I would mention these things:

  1. What objects are on the layout which already require packet movement and fetching?
  2. What are the relationships and related records also being pre-fetched at same time?
  3. As Wim says, they can't see all 1,200 at a time anyway nor can they see ALL related records and ALL fields so lighten the load by considering moving some of the fields to 1:1 table.
  4. Use relational filters over portal filters when the related set can be over 50 records or so.
  5. Do not sort the relationship or portals.
  6. Run reports using PSOS.  Pass back the IDs and use virtual report for display.
  7. File size is less important than speed.
  8. These are the places where it is WELL WORTH the time and money to hire a professional developer to advise depending upon your SPECIFIC solution. 

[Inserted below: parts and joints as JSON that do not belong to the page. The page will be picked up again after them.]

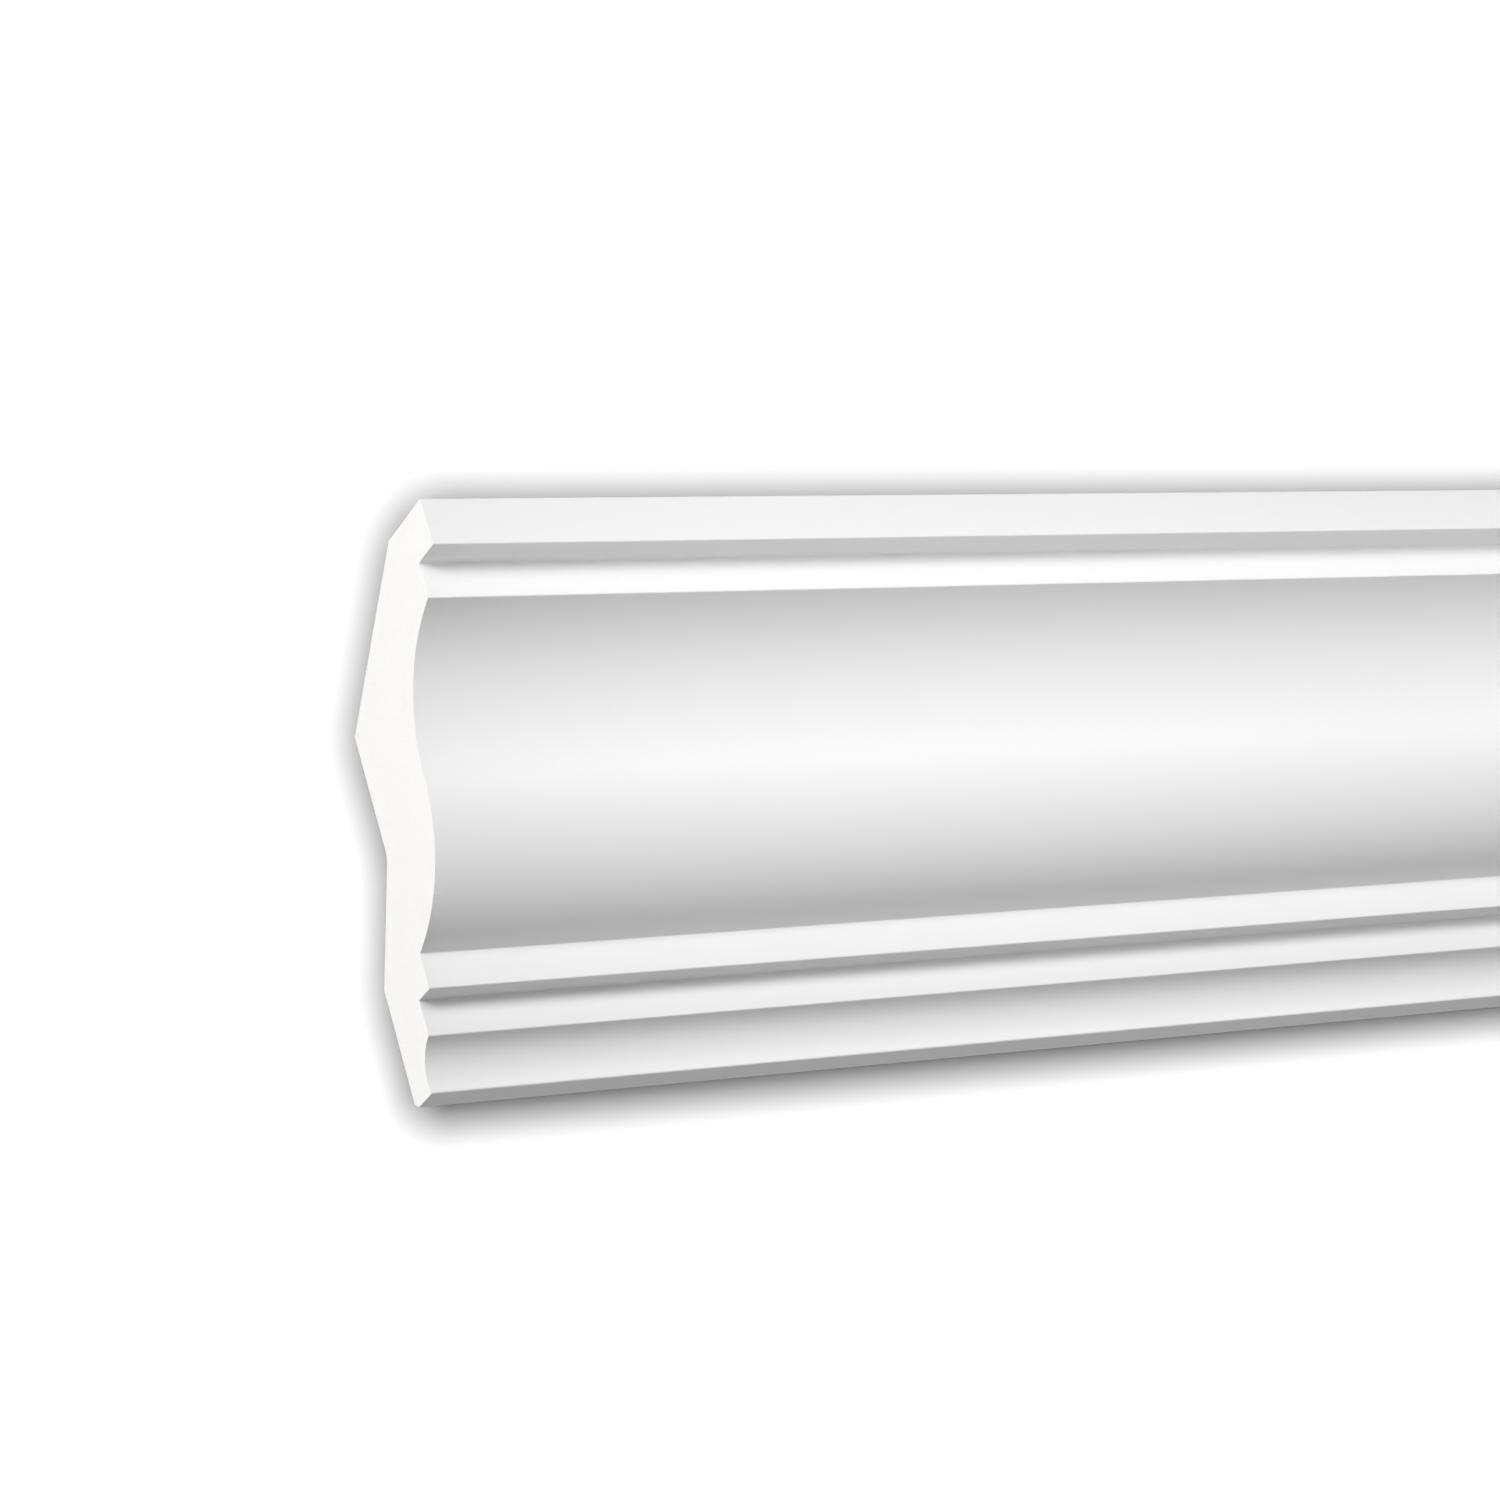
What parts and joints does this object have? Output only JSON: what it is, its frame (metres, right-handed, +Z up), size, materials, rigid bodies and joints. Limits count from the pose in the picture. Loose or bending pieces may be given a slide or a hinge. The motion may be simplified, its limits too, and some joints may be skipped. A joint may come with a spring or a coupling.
{
  "type": "crown moulding length",
  "caption": "Straight length of classical crown moulding for the corner of wall and ceiling: stepped fillets, a broad cyma and a small cove, hollowed back, square-cut ends.",
  "frame": {"origin": "middle of the flat face that lies on the wall, half way along the length", "axes": "+X along the length, to the right of a person who faces the wall; +Y into the wall; +Z up to the ceiling. The moulding projects towards -Y."},
  "size_m": [1, 0.0724, 0.11],
  "materials": {
    "primed_foam": "hard white foam with a smooth factory-primed face, matt to the touch and ready for paint; bare foam shows on the sawn ends"
  },
  "bodies": {
    "root": {"crown_moulding": "primed_foam"}
  },
  "joints": []
}
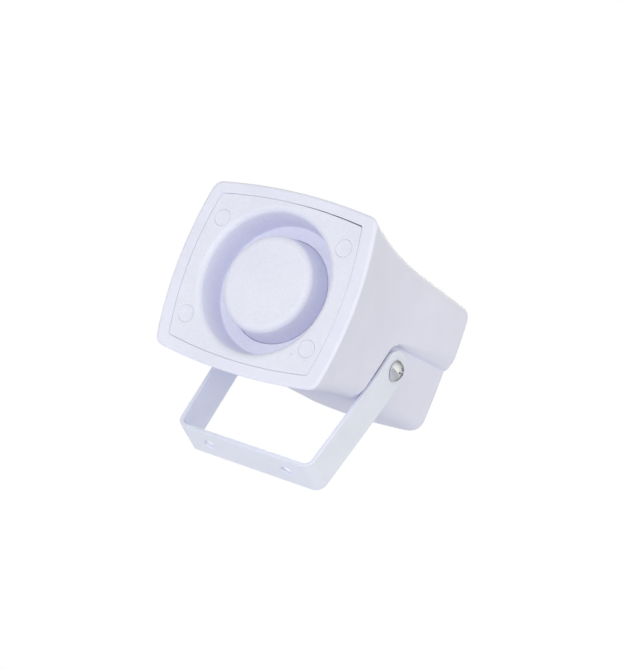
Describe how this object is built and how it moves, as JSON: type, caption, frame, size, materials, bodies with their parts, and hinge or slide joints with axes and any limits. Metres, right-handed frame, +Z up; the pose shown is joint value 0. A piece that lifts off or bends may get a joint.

  9. Check out FMBench - it can help you pin down bottlenecks in your solution. http://fmbench.com

Stop building on your solution until you can get on paper the specific final requirements.  If you do not, you might give them more than they need (which is resource-wasteful) or you may need to adjust your work (which costs them money and your time) or you will build sub-optimum because you will be adding on in bits and pieces (software-sprawl similar to urban-sprawl)  instead of evaluating the entire task as a whole.